Riley Grigsby is a significant contributor at the three or stretch-four. The senior is an adept 3-point shooter, and will often prefer a mid-range jumper over going all the way to the rim. He can make shots if given the opportunity, so WSU can’t leave him alone. Emeka Udenyi is Seattle’s primary interior presence, at 6’6 he took 75% of his shots at the rim last season (via hoop-math.com). He made 64% of those shots, but WSU might be better off just fouling him—he is 11-30 from the free-throw line in his career.

Overall, Seattle will likely take good care of the ball and shoot a lot of 3s. WSU likes to limit 3-point attempts, so that will be an interesting battle to watch. The Cougs will have even more incentive to sell out and push shooters off the line, given their major size advantage on the inside. Wazzu should dominate the defensive glass, and don’t expect Seattle to shoot many free throws.


When WSU has the ball...

Turnovers are vital to Seattle’s defensive success. Coming off a season when WSU struggled taking care of the ball, it seems almost purposeful that the Cougs are playing a defense for the second-straight game that is good at forcing opponents into mistakes.

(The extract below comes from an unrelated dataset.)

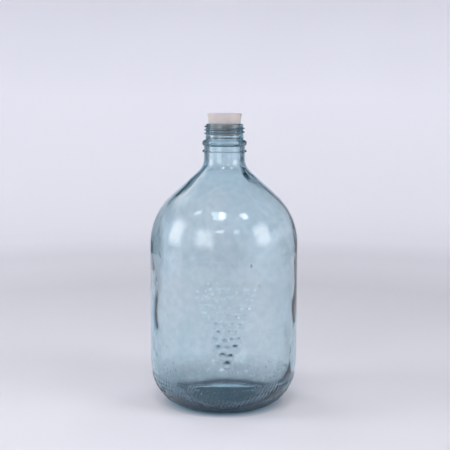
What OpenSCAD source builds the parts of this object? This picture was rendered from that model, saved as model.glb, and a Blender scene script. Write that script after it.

Trammell is the biggest factor in Seattle’s thievery, he posted an impressive steal percentage as a freshman. Otherwise, if you are curious how the Redhawks get pressure, check out this tactical preview from Bryce Hendricks.

A byproduct of Seattle’s quest for turnovers is that the Redhawks foul frequently—they were 332nd in free throw rate allowed in 2020-2021. With the tendency for referees to call games tighter early in the season, there might be a free throw fest for WSU, especially if it goes inside to exploit its size advantage. Williamson is the only true shot-blocking presence for the Redhawks, so as long as WSU’s guards can avoid him, the Cougs should be able to thrive in the paint.

Still, WSU likes to shoot 3-pointers, and this game won’t change that. Even if that’s the case, WSU is going to have plenty of second chances—Seattle is a below-average defensive rebounding team, even when facing similarly-sized teams.


The Bottom Line

KenPom predicts a 78-63 win for WSU with the Cougs winning in 91% of simulations. Bart Torvik thinks more highly of Seattle, projecting a 74-65 Washington State win with Wazzu winning 83% of the time.

If WSU can limit turnovers, and keep that tally pretty even with Seattle, it’s going to be difficult for the Redhawks to win. WSU could mitigate a turnover deficit by dominating rebounding on both ends. Otherwise, Seattle’s 3-point shooting, particularly from Tyson, is a wildcard that could swing the contest to an upset.

The best way for the Cougs to prevent a 3-point barrage? Prevent 3-pointers in the first place. That’s part of their philosophy, and taking that away from Seattle is taking away its best offensive weapon.